Buhari’de Ömer b. Hattab (ra)’dan rivayet edilen bir hadis-i şerif şöyledir: Allah’ın Resulü buyurdular ki:
“Gece bu taraftan geldiği, gündüz şu taraftan gittiği ve güneşin battığı zaman, oruçlu kimse iftar eder.” (Buhari, Savm, 43)
Ayet ve hadiste açık bir şekilde görüldüğü gibi gece / leyl, güneşin battığı zamandan itibaren başlatmaktadır.
Bir tam gün, gece ve gündüzüyle beraber gündür. Her gece, o geceyi takip eden gündüze aittir. Bu nedenle tam gün, akşamdan başlayıp takip eden gündüzün akşamına kadar devam eder. Örneğin cuma gecesi, perşembeyi cumaya bağlayan gecedir. Aynı şekilde arefe gecesi de, sabahı arefe olan gecedir. Sabahı bayram olan gece de bayram gecesidir. Bu ölçüye göre diğer mübarek geceler belirlenir.
“Gece” kavramı İslam'ın çok önem verdiği kavramlardan biridir. Kısaca söylemek gerekirse: Günü yaratan da Allah'tır, geceyi yaratan da. Yüce Kitabı'nda bir sureye "Leyl-gece" adını vererek bu zaman dilimine dikkatimizi çeken de Allah'tır. Kadr suresinde, Kadir Gecesi'nin bin aydan daha hayırlı olduğu bildirilirken, Kur'ân'ın bu gecede indirildiği haber verilir.
Ayrıca Yüce Allah Duhan suresinde bir geceyi "mübarek" olarak tanımlar. Tefsirlerimizde de bu gecenin Berat Gecesi olduğu yorumu yapılır. Peygamberimiz (asv)'in Berat Gecesi'nde uyanık kaldığı, kendi ailesini de uyandırdığı, birlikte ibadet ettiği anlatılır. Miraç Gecesi'ni "İsrâ" olarak isimlendiren Kur'ân, bu gecenin önemini ve değerini dile getirir.
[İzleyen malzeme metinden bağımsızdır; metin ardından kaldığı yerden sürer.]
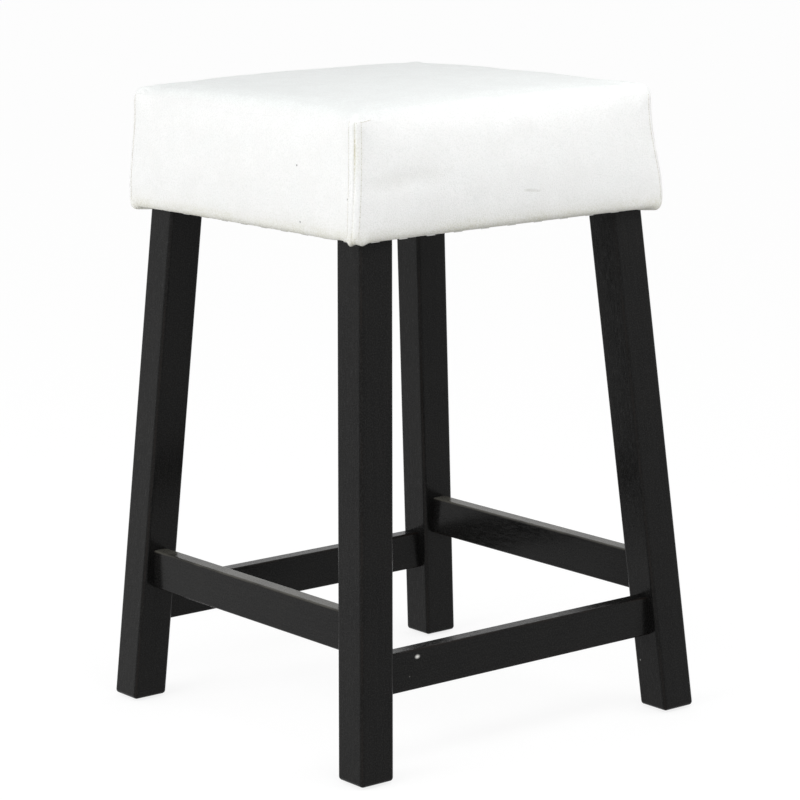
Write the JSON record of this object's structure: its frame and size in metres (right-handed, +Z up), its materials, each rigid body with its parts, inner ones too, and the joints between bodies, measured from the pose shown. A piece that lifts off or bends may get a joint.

Diğer iki gece olan Mevlid, Regaib geceleri ise doğrudan Peygamberimiz (asv)''in dünyaya teşrifiyle alakalıdır ki, O'nun anılması, bu âleme gelişinin kutlanması ve bir bayram havası yaşanmasıdır.
Bir de Kur'ân'da "Ve leyâlin aşrin" ifadesi geçer ki, tefsir kitaplarımızda bu "On Gece" Muharrem ayı ve hac mevsimi olan Zilhicce ayının ilk on gecesi olarak belirtilir. Yine bu gecelerin içinde Arafat ve bayram geceleri vardır ki, bizzat Peygamberimiz (asv) tarafından oruç ve ibadetle geçirilmesi tavsiye edilir.
Bu kısa tanım ve hatırlatmanın yanında, Kur'ân "gece" kavramına çok anlamlar yükler ve gecenin değerlendirilmesini teşvik eder. Gece, "ve'l-leyli" diye Kur'ân'ın üzerine yemin ettiği bir zaman dilimidir. Gece, Allah'ın varlık ve birlik delili olan bir "âyet"tir. Gece ve gündüz O'nun emrinde bulunan bir "rahmet"tir. Geceyi gündüze, gündüzü geceye çeviren O'dur.
Geceyi karartan, gündüzü parlatan O'nun kudretidir. Gece, uyanıp ibadet edilmesi gereken bir "kıyam" dilimidir. Gecenin bir vaktinde ibadet etmek, namaz kılmak, secde etmek, uzun uzadıya tespih çekmek ve dua okumak, gece yarıları kalkıp yalvarmak, yakarmak, niyazda bulunmak, özellikle teheccüd namazı kılmak bir Kur'ân tespitidir ve mü'min olmanın bir işaretidir. Gece hayatı, hayatın anlamını anlayanlar için hayatî fırsatlardır, kabir karanlığını aydınlatacak vesilelerdir.
Rabbine en yakın kul olan Peygamberimiz (asv)'in gece ibadetinin adı "ihyâü'l-leyl"dir, yani gecenin canlandırılmasıdır. Yine Kur'ân'ın ifade ettiği gibi, gecenin değerini bilmeyenler, geceyi Yaratan'ı tanımayanlar, O'na isyan edip zulme sapan kavimler hep geceleri helak olmuşlar, izleri ve tozları geceleyin kaybolmuş, bu anlamda gece onlardan intikam almıştır. Bu açıdan geceleri "ihya" etmek gerekir ki, başımıza belalar yağmasın.